家庭医学館 「遠位性ミオパチー」の解説
えんいせいみおぱちーまっしょうせいみおぱちー【遠位性ミオパチー(末梢性ミオパチー) Distalmyopathy】
ミオパチー(「神経筋疾患とは」)は、肩、腰などの近位筋(きんいきん)(心臓に近い筋肉)に、また、末梢神経障害(まっしょうしんけいしょうがい)による筋肉の異常は、手足の末端などの遠位筋(えんいきん)(心臓から遠い筋肉)におこるのが原則です。
この原則に反し、ミオパチーなのに遠位筋が障害されることがあります。これを遠位性ミオパチーといい、日本では、三好型(みよしがた)遠位性筋ジストロフィーと空胞変性(くうほうへんせい)をともなった遠位性ミオパチー(DMRV)の2つが見つかっています。
両方とも思春期に発症し、常染色体劣性遺伝(じょうせんしょくたいれっせいいでん)します。

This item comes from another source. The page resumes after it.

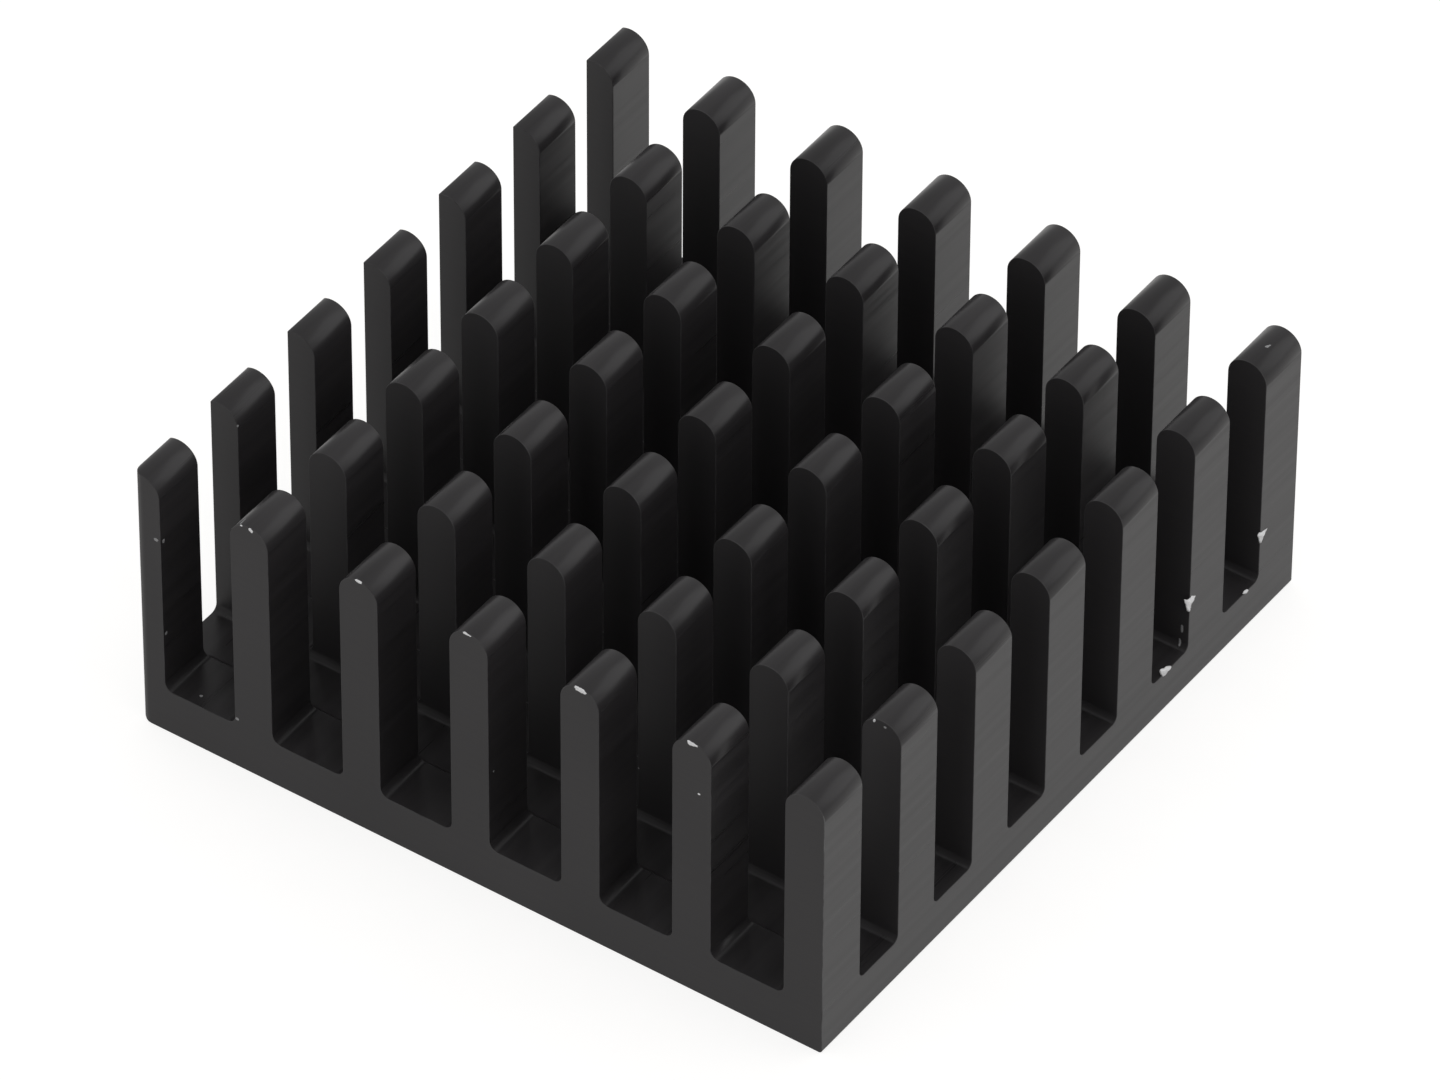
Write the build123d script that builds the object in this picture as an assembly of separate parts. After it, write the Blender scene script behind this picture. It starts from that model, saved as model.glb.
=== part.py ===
"""Pin fin heat sink for a chip: one piece of black anodised aluminium, millimetres.

It is made the way the real one is. A comb of fins is extruded along Y, each fin with a
full-radius top. The comb is then cross-cut along X by a gang of saw blades, which leaves a
grid of rectangular pins with arched tops on a thin base. The first fin is trimmed lengthwise,
so its pins are thinner than the rest and have a sharp outer top edge instead of a shoulder.

Frame: the underside lies on Z = 0 with its centre at the origin. X runs across the fins and
Y along them. The trimmed fin is on the -X side.
"""

from build123d import *

import os

# ---- fins, across X ----
FIN_COUNT = 7
FIN_THICKNESS = 1.4
CHANNEL_WIDTH = 2.64       # clear gap between two fins
FIN_HEIGHT = 8.4           # from the channel floor to the crest of the arch
FIRST_FIN_TRIM = 0.50      # taken off the outer side of the first fin
CHANNEL_ROOT_RADIUS = 0.3  # at the foot of each fin, along the channel

# ---- saw cuts, across Y ----
CUT_COUNT = 6
CUT_WIDTH = 2.0
PIN_LENGTH = 1.9           # of the pins between two cuts
END_PIN_LENGTH = 1.95      # of the pins at the two ends of the extrusion
CUT_INTO_BASE = 0.15       # how far the blades run below the channel floor
CUT_CORNER_RADIUS = 0.25   # rounded corners that the blades leave at the pins' feet

# ---- base ----
BASE_THICKNESS = 1.7
LEFT_EDGE_RADIUS = 0.33    # the long lower edge on the -X side, below the trimmed fin
RIGHT_EDGE_RADIUS = 0.12   # the long lower edge on the +X side, which is nearly sharp

# ---- worked out from the sizes above ----
TIP_RADIUS = FIN_THICKNESS / 2
FIN_PITCH = FIN_THICKNESS + CHANNEL_WIDTH
CUT_PITCH = CUT_WIDTH + PIN_LENGTH
BASE_WIDTH = FIN_COUNT * FIN_PITCH - CHANNEL_WIDTH - FIRST_FIN_TRIM
BASE_LENGTH = CUT_COUNT * CUT_PITCH - PIN_LENGTH + 2 * END_PIN_LENGTH
OVERALL_HEIGHT = BASE_THICKNESS + FIN_HEIGHT
LEFT_SIDE = -BASE_WIDTH / 2
RIGHT_SIDE = BASE_WIDTH / 2
NEARLY = 1e-4              # tolerance for picking a profile's corners by place
FIN_CENTRES = [RIGHT_SIDE - TIP_RADIUS - FIN_PITCH * steps for steps in range(FIN_COUNT)]
CUT_CENTRES = [CUT_PITCH * (index - (CUT_COUNT - 1) / 2) for index in range(CUT_COUNT)]


def comb_profile():
    """The extrusion's section in XZ: the base, the round-topped fins and the channel roots.

    Inside a sketch the plane's own axes are called X and Y, so a height is a Y here.
    """
    with BuildSketch(Plane.XZ) as profile:
        Rectangle(BASE_WIDTH, BASE_THICKNESS, align=(Align.CENTER, Align.MIN))
        for side, radius in ((0, LEFT_EDGE_RADIUS), (-1, RIGHT_EDGE_RADIUS)):
            lower_corners = profile.vertices().group_by(Axis.Y)[0].sort_by(Axis.X)
            fillet(lower_corners[side], radius)
        with Locations([(centre, BASE_THICKNESS) for centre in FIN_CENTRES]):
            Rectangle(FIN_THICKNESS, FIN_HEIGHT - TIP_RADIUS, align=(Align.CENTER, Align.MIN))
        with Locations([(centre, OVERALL_HEIGHT - TIP_RADIUS) for centre in FIN_CENTRES]):
            Circle(TIP_RADIUS)
        # the trimmed side is flush from the underside to the top
        with Locations((LEFT_SIDE, 0)):
            Rectangle(
                FIN_THICKNESS, OVERALL_HEIGHT, align=(Align.MAX, Align.MIN), mode=Mode.SUBTRACT
            )
        feet = profile.vertices().filter_by_position(
            Axis.Y, BASE_THICKNESS - NEARLY, BASE_THICKNESS + NEARLY
        )
        channel_roots = feet.filter_by_position(Axis.X, LEFT_SIDE + NEARLY, RIGHT_SIDE - NEARLY)
        fillet(channel_roots, CHANNEL_ROOT_RADIUS)
    return profile.sketch


def cut_profile():
    """The saw cuts' section in YZ: one slot for each blade, open at the top."""
    floor = BASE_THICKNESS - CUT_INTO_BASE
    with BuildSketch(Plane.YZ) as profile:
        with Locations([(centre, floor) for centre in CUT_CENTRES]):
            Rectangle(CUT_WIDTH, OVERALL_HEIGHT, align=(Align.CENTER, Align.MIN))
        fillet(profile.vertices().group_by(Axis.Y)[0], CUT_CORNER_RADIUS)
    return profile.sketch


def heat_sink():
    """The comb extruded along Y, with the saw cuts taken across it."""
    comb = extrude(comb_profile(), amount=BASE_LENGTH / 2, both=True)
    cuts = extrude(cut_profile(), amount=BASE_WIDTH, both=True)
    return comb - cuts


def main():
    body = heat_sink()
    os.makedirs("parts", exist_ok=True)
    export_step(body, "parts/heat_sink.step")
    print(f"heat_sink: {BASE_WIDTH:.2f} x {BASE_LENGTH:.2f} x {OVERALL_HEIGHT:.2f} mm")
    print(f"solids {len(body.solids())}, faces {len(body.faces())}, volume {body.volume:.1f} mm3")


main()
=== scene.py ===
"""Looks for a pin fin heat sink of black anodised aluminium, laid out as an add-on.

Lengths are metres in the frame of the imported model: the underside lies on z = 0 with its
centre at the origin, x runs across the extruded fins and y along them.
"""

import math
import random

import bmesh
import bpy
from mathutils import Matrix, Vector
from mathutils.bvhtree import BVHTree


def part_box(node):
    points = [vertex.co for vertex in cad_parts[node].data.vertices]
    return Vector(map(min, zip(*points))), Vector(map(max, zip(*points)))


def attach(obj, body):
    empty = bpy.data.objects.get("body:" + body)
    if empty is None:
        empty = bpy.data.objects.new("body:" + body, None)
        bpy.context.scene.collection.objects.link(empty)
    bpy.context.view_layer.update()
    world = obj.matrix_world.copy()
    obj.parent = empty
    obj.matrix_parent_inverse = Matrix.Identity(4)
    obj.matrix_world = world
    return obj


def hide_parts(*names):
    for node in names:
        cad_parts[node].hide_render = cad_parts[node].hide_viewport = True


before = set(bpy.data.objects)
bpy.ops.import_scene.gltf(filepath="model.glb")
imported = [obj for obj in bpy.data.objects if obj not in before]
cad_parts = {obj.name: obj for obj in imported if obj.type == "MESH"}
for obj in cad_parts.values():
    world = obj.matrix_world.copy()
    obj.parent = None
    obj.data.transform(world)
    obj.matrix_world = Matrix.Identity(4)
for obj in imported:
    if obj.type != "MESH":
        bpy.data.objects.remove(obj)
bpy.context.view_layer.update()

LOW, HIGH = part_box("heat_sink")

bl_info = {
    "name": "Pin Fin Heat Sink",
    "version": (1, 0, 0),
    "blender": (4, 5, 0),
    "location": "View3D > Sidebar > Heat Sink",
    "description": "Builds a cross-cut heat sink, its anodised finish and a plain stage",
    "category": "Add Mesh",
}

MM = 0.001
X, Y, Z = (1, 0, 0), (0, 1, 0), (0, 0, 1)

# The comb: into how many flats each kind of rounding is divided.
BASE_EDGE_STEPS = 8
ROOT_STEPS = 6
CUT_CORNER_STEPS = 5
WORN_CORNER_STEPS = 6
OVERSHOOT = 1 * MM             # how far the saw bars run past the comb

# Its broken edges.
WELD = 0.0005 * MM             # points nearer than this become one
SHARP = math.radians(35)       # a crease steeper than this is an edge, a flatter one a curve
EDGE_SEGMENTS = 2
MARGIN = 0.05 * MM             # how near the part's sides an edge counts as its outer corner
CORNER_HIGHLIGHT_AND_WEAR, EDGE_HIGHLIGHT_AND_WEAR = 1.0, 0.3   # how far the outer corners and other edges are rubbed thin, and how much painted highlight they carry

# Its nicks, burrs and scuffs, which are patches of a few rings of points.
PATCH_RINGS = 4
SINK = 0.012                   # how deep a patch's rim is sunk, in millimetres
RAGGED = 0.92, 1.08            # the least and the most that a point of the outline is stretched
UNEVEN = 0.6, 1.3              # the same for how far a point stands up
# the steps to each side at which a face's direction is read and evened out
PROBES = [Vector(step) * 0.05 * MM
          for step in ((1, 0, 0), (-1, 0, 0), (0, 1, 0), (0, -1, 0), (0, 0, 1), (0, 0, -1))]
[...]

三好型では、2番染色体に異常遺伝子があることが最近明らかになりましたが、この遺伝子がつくる異常たんぱくは、まだわかっていません。
DMRVの遺伝子はまだ見つかっていません。
[症状]
三好型は、ふくらはぎから障害されるので、つま先立ちができなくなります。DMRVは、膝(ひざ)から下の前面筋(前脛骨筋(ぜんけいこつきん)など)が障害されるので、つま先を上げられなくなり、つまずきやすくなります。
[検査と診断]
筋肉を微量採取して顕微鏡でみる筋生検(きんせいけん)が決め手になります。DMRVでは、空胞変性がみえます。

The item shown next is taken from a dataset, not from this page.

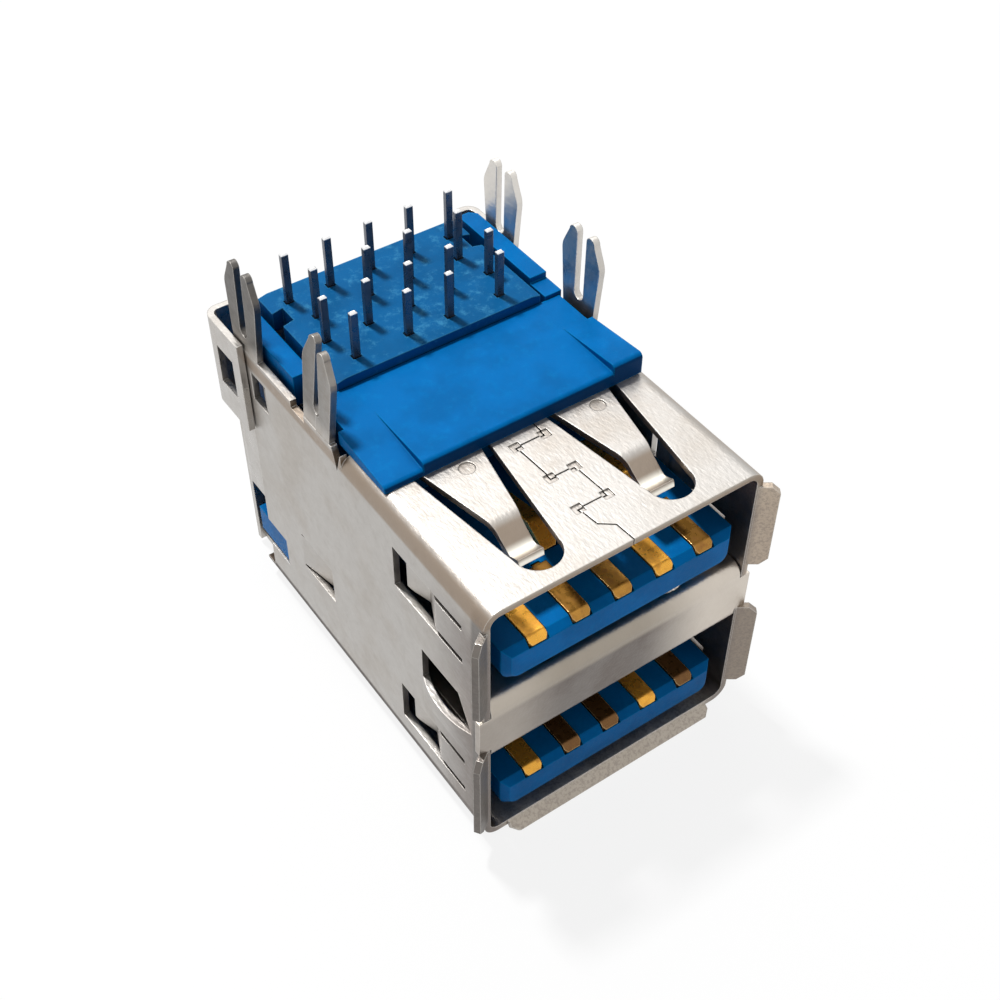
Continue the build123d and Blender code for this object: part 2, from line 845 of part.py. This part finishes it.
with BuildPart() as housing:
    body_width = (-block_half_width, block_half_width)
    block(body_width, (body_front, body_rear), (insert_top, near_ceiling - fit))
    block(
        body_width,
        (front + plate_depth + fit, body_rear),
        (near_ceiling - fit, aligner_bottom),
    )
    # Base plate on the board-side plate: a level middle between two sloping strips
    base_top = plate_top + base_thickness
    base_strips = (
        (-base_half_width, left_step_x, -base_step),
        (left_step_x, right_step_x, 0),
        (right_step_x, base_half_width, base_step),
    )
    for x_from, x_to, rise in base_strips:
        with BuildSketch(Plane.YZ.offset(x_from)):
            with BuildLine():
                Polyline(
                    (front + base_back, plate_top),
                    (front + base_back, base_top + rise),
                    (front + base_back + base_step_length, base_top),
                    (base_end, base_top),
                    (base_end, plate_top),
                    close=True,
                )
            make_face()
            fillet(vertices().group_by(Axis.X)[0].sort_by(Axis.Y)[-1], base_corner)
        extrude(amount=x_to - x_from)
    for side in sides:
        # Room for the legs, and the feet of the cheeks
        block(
            outward(side, base_half_width - leg_room, half_width),
            (front + plate_depth + relief_width, base_end + fit),
            (plate_top - fit, seat),
            mode=Mode.SUBTRACT,
        )
        block(
            outward(side, cheek_inner, block_half_width),
            (body_rear, cheek_rear),
            (insert_top, cheek_bottom),
        )
    # Cheeks beside the aligner: a long low one, and a high one with a step in front
    left_cheek_front = cheek_rear - left_cheek_length
    right_cheek_front = aligner_front + right_cheek_step_length
    cheeks = (
        (-1, left_cheek_front, seat - left_cheek_drop),
        (1, aligner_front, seat - right_cheek_step),
        (1, right_cheek_front, seat),
    )
    for side, cheek_front, cheek_top in cheeks:
        with BuildSketch(Plane.XY.offset(cheek_bottom)) as cheek:
            with Locations((side * (cheek_inner + cheek_outer) / 2, cheek_front)):
                Rectangle(
                    cheek_outer - cheek_inner,
                    cheek_rear - cheek_front,
                    align=(Align.CENTER, Align.MIN),
                )
            outer_vertex = vertices().group_by(Axis.Y)[-1].sort_by(Axis.X, reverse=side > 0)[0]
            chamfer(outer_vertex, cheek_corner)
        extrude(cheek.sketch, amount=cheek_top - cheek_bottom)
    cut_channels(near_contacts)
    add(tongue(near_floor, near_tongue_top, near_contacts))
housing.part.label = "housing"
export_step(housing.part, "parts/housing.step")

# Far insert: holds the far port's contacts, lies on the roof and catches in the walls
with BuildPart() as far_insert:
    insert_rear = rear - insert_setback
    block(body_width, (body_front, insert_rear), (far_floor, insert_top))
    block(
        (-shield_half, shield_half),
        (body_front - fit, shield_rear + slide),
        (far_ceiling, insert_top + fit),
        mode=Mode.SUBTRACT,
    )
    catch_bottom = roof + catch_level
    for side in sides:
        block(
            outward(side, block_half_width, half_width - catch_sink),
            (wall_rear - catch_ahead + slide, insert_rear),
            (catch_bottom + slide, catch_bottom + catch_height - slide),
        )
    cut_channels(far_contacts)
    add(tongue(far_floor, far_tongue_top, far_contacts))
far_insert.part.label = "far_insert"
export_step(far_insert.part, "parts/far_insert.step")

# Tail aligner: loose plate between the cheeks that holds the tails in their rows
notch_front = aligner_front + aligner_notch_start
with BuildPart() as tail_aligner:
    with BuildSketch(Plane.XZ.offset(-aligner_front)):
        with BuildLine():
            aligner_edge = aligner_half_width - aligner_rim
            rim_top = seat - aligner_rim_drop
            Polyline(
                (-aligner_half_width, aligner_bottom),
                (-aligner_half_width, rim_top),
                (-aligner_edge, seat),
                (aligner_edge, seat),
                (aligner_half_width, rim_top),
                (aligner_half_width, aligner_bottom),
                close=True,
            )
        make_face()
    extrude(amount=-aligner_length)
    for side in sides:
        block(
            outward(side, aligner_half_width - aligner_notch_depth, aligner_half_width + fit),
            (notch_front, notch_front + aligner_notch),
            (aligner_bottom - fit, seat + fit),
            mode=Mode.SUBTRACT,
        )
    cut_channels(near_contacts + far_contacts)
tail_aligner.part.label = "tail_aligner"
export_step(tail_aligner.part, "parts/tail_aligner.step")

# Contacts, numbered from -X to +X
for port, contacts in (("near", near_contacts), ("far", far_contacts)):
    for kind, path, columns, width, broad_back in contacts:
        for number, column in enumerate(columns, start=1):
            with BuildPart() as contact:
                add(contact_strip(path, column, width, broad_back))
            contact.part.label = f"{port}_{kind}_{number}"
            export_step(contact.part, f"parts/{contact.part.label}.step")
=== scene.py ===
import math

import bpy
from mathutils import Matrix, Vector


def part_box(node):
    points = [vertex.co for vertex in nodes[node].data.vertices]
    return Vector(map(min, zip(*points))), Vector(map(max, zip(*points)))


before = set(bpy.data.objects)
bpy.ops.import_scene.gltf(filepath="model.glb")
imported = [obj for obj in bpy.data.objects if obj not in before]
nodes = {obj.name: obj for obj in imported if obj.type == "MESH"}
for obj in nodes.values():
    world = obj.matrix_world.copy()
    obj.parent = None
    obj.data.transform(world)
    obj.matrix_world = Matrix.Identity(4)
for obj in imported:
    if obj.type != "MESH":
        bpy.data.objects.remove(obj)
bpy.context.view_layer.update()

# Housing and far insert.
# Two mouldings in a saturated blue plastic, each with the tongue of one mouth; the housing
# also has the stepped base plate. Half glossy, with flow marks and scuffs, edges lightened
# partly as wear and partly as painted highlight, painted shade where pieces close in, and
# painted shade on the front face of the base plate.
MM = 0.001
BLUE = (0.0, 0.150, 0.455, 1.0)
# Colour of scuffs, also laid on edges as painted highlight
BLUE_WEAR_AND_HIGHLIGHT = (0.0, 0.28, 0.66, 1.0)
# Painted shade, laid in crevices and where other pieces close in
SHADE_BLUE = (0.0, 0.075, 0.25, 1.0)
# Painted shade on the front face of the base plate, and its share
FRONT_SHADE_BLUE = (0.0, 0.030, 0.12, 1.0)
FRONT_SHADE = 0.85
FLOW_SHADE = 0.82
PLASTIC_SHINE = 0.04
# A fade is an axis, the millimetre where a tint starts and the one where it is full
BASE_FRONT_SHADE = (("Y", -2.86, -2.90), ("Z", 14.4, 14.5))


def put(tree, kind, inputs, **settings):
    """Adds a shader node, sets its options, and sets or links each of its inputs."""
    made = tree.nodes.new("ShaderNode" + kind)
    for name, value in settings.items():
        setattr(made, name, value)
    for key, value in inputs.items():
        if isinstance(value, bpy.types.NodeSocket):
            tree.links.new(value, made.inputs[key])
        else:
            made.inputs[key].default_value = value
    return made


def reckon(tree, operation, *values):
    """Result of one operation on numbers."""
    return put(tree, "Math", dict(enumerate(values)), operation=operation).outputs["Value"]


def multiply(tree, *factors):
    """Product of several factors."""
    product = factors[0]
    for factor in factors[1:]:
        product = reckon(tree, "MULTIPLY", product, factor)
    return product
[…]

血液中のCK(クレアチンキナーゼ(「CK(クレアチンキナーゼ)〔CPK(クレアチンホスホキナーゼ)〕」))は、三好型では高値を、DMRVではやや高値を示します。筋電図検査は、DMRVでは筋原性(きんげんせい)変化に加え、神経原性(しんけいげんせい)変化の所見も認められるのがふつうです。
[治療]
残念ながら、治療法はまだなく、症状を和らげる対症療法が中心になります。